Title: Ligand-Orchestrated Burst Nucleation Enables Ultrasmall Phase-Pure High-Entropy Nanoalloys with Active-Armor Interfaces
Authors: Ma, Rui; Zhai, Chongyuan; Zhou, Ru-Yu; Wang, Yao-Hui; Lü, Linzhe; Liu, Dehua; Zhao, Mengting; Yang, Hu; Li, Qingyu; Li, Zhuogen; Huang, Zheng; Lin, Haixin; Qin, Yangzhe; Hua, Yiwei; Liu, Xiaochun; Kuang, Qin; Xie, Zhaoxiong; Li, Jian-Feng
Abstract: High-entropy alloy (HEA) nanocatalysts offer exceptional compositional flexibility for electrocatalysis, yet their nanoscale synthesis is constrained by a thermodynamic–kinetic conflict: high temperatures required for entropic stabilization promote sintering, while asynchronous reduction of multicomponent precursors induces premature phase segregation. Here, we demonstrate a ligand-mediated strategy that addresses this conflict by employing 1,10-phenanthroline to coordinate disparate metal precursors. This interaction significantly retards the reduction onset, shifting nucleation into a narrow, high-temperature window where rapid atomic diffusion enables fast alloying. Simultaneously, the ligand’s in situ carbonization generates an atomically thin, chemically bonded N-doped carbon layer that kinetically confines nanoparticle growth and stabilizes the single-phase solid-solution phase against surface-energy-driven sintering. Distinct from physical barriers that passively isolate, the chemically coupled HEA–carbon interface functions as an active armor that enhances catalytic functionality by electronically modulating the HEA core and reshaping the local reaction microenvironment through regulated interfacial solvent organization and reactant accessibility.
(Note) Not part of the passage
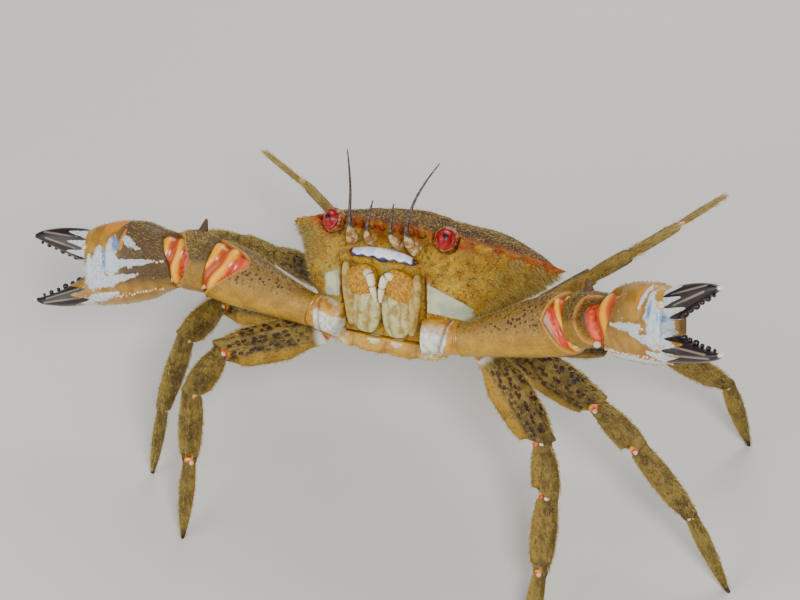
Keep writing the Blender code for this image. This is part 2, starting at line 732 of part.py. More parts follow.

As a result, phase-pure ∼2.7 nm PtRuCuCoNi nanoparticles exhibit high oxygen reduction activity and durability, delivering a peak power density of 1.92 W cm–2 and maintaining stable operation for 100 h at a high current density of 1 A cm–2 in an anion-exchange membrane fuel cell. This work illustrates how integrating reduction retardation with chemically active encapsulation can transform stability constraints into functional advantages, offering a general strategy for resilient multicomponent nanomaterials.